Fig 3Alignment of the MG1655 genome with ER2796 and DH10B, conducted with Progressive-Mauve.
Boundaries of the major contiguous blocks of sequence, labeled with capital letters, are formed by two major events specific to the DH10B lineage: block B results from deletion of a 34.6 kb region of MG1655 followed by partial restoration as part of a φ80Δ(lacZ)M15 mosaic prophage insertion in DH10B; and block E results from the IS10-mediated inversion of an 11 kb segment of MG1655, again in DH10B [4]. The following larger indels visible in the figure are labeled: prophage e14 lost in both ER2796 and DH10B; prophage CPZ-55 lost in ER2796; the 16 kb mtgA-yhcE region lost in ER2796 through IS5-mediated deletion; the ICR region deleted in both ER2796 and DH10B; Tn10 insertion at yedZ in ER2796; tandem duplication of a 113 kb region in DH10B, presumably IS5-mediated; the φ80Δ(lacZ)M15 mosaic prophage insertion in DH10B, including the lacZ region (part of block B).

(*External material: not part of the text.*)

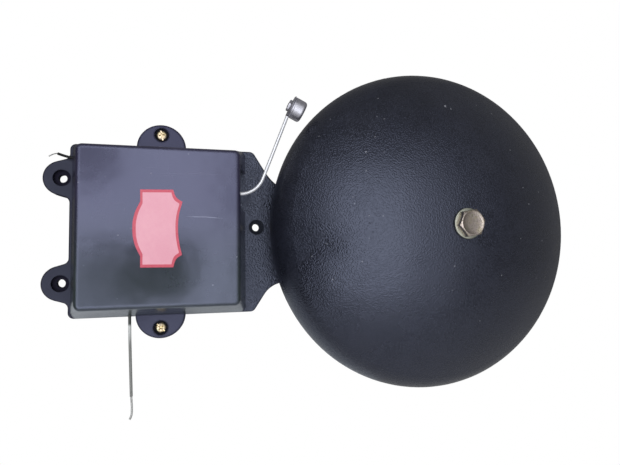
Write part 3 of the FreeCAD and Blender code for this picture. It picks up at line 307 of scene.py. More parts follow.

Fig 4Comparison of the lacZY regions of MG1655 and ER2796.
A. Schematic drawing showing the region of MG1655 lacZ and lacZY intergenic region that is deleted in ER2796. It is oriented forward with respect to the chromosomal sequence, with the operon reversed from the conventional representation. In ER2796, the lacZ ORF enodes amino acids 1–222 of MG1655 lacZ (white box) fused to 40 amino acids derived from the lacZY intergenic region, and overlapping with lacY (cross-hatched box). The putative lacY ribosome binding site (RBS) is preserved in ER2796. B. DNA and translated protein sequence of the lacZY junction, numbered from ER2796. Nucleotides and translated amino acids missing in ER2796 are shown in gray, and those present are shown in black. In ER2796, aa 1–222 of the translated ORF are shown in black, and the 40 aa derived from the intergenic region are shown in red. Start codons of lacZ and lacY are highlighted, and the putative RBS of lacY is underlined. 2160 bp (720 aa) of MG1655 lacZ have been removed at the indicated position for brevity.
Fig 5Use of long reads to identify gene conversion events.
The schematic alignment shows the paralogous ribosomal gene clusters rrnB and rrnE from ER2796 (white genes) along with nonhomologous flanking genes (gray). The genes are marked with names and coordinates in ER2796. In ER2796, rrnB has been the apparent recipient of a gene conversion event in which rrnE served as donor (vertical arrows), and thus both regions are identical. As a result of this event, rrnB in ER2796 exhibits minor variations when compared with rrnB from its ancestor, MG1655: six SNPs (marked with *) and one indel (marked with †). Red tinted boxes indicate the regions of alteration (left and middle) and delineate the boundaries of the clusters (left and right). Sequencing reads internal to the clusters (i.e., between the outer two red boxes) cannot be mapped uniquely to one locus or the other unless they extend into the nonhomologous flanking regions, and the minor variants within (e.g., the middle red box) cannot be assigned to one cluster or the other without sequencing reads directly connecting them with a flanking region on one side or the other. The long-read library used in this analysis includes numerous reads that connect the unique flanking regions with the internal variants. The mapped coordinates of six example reads from the actual analysis are shown at the top, including some that span both sides of the 5 kb gene cluster. Arrows indicate where a read continues beyond the region shown here.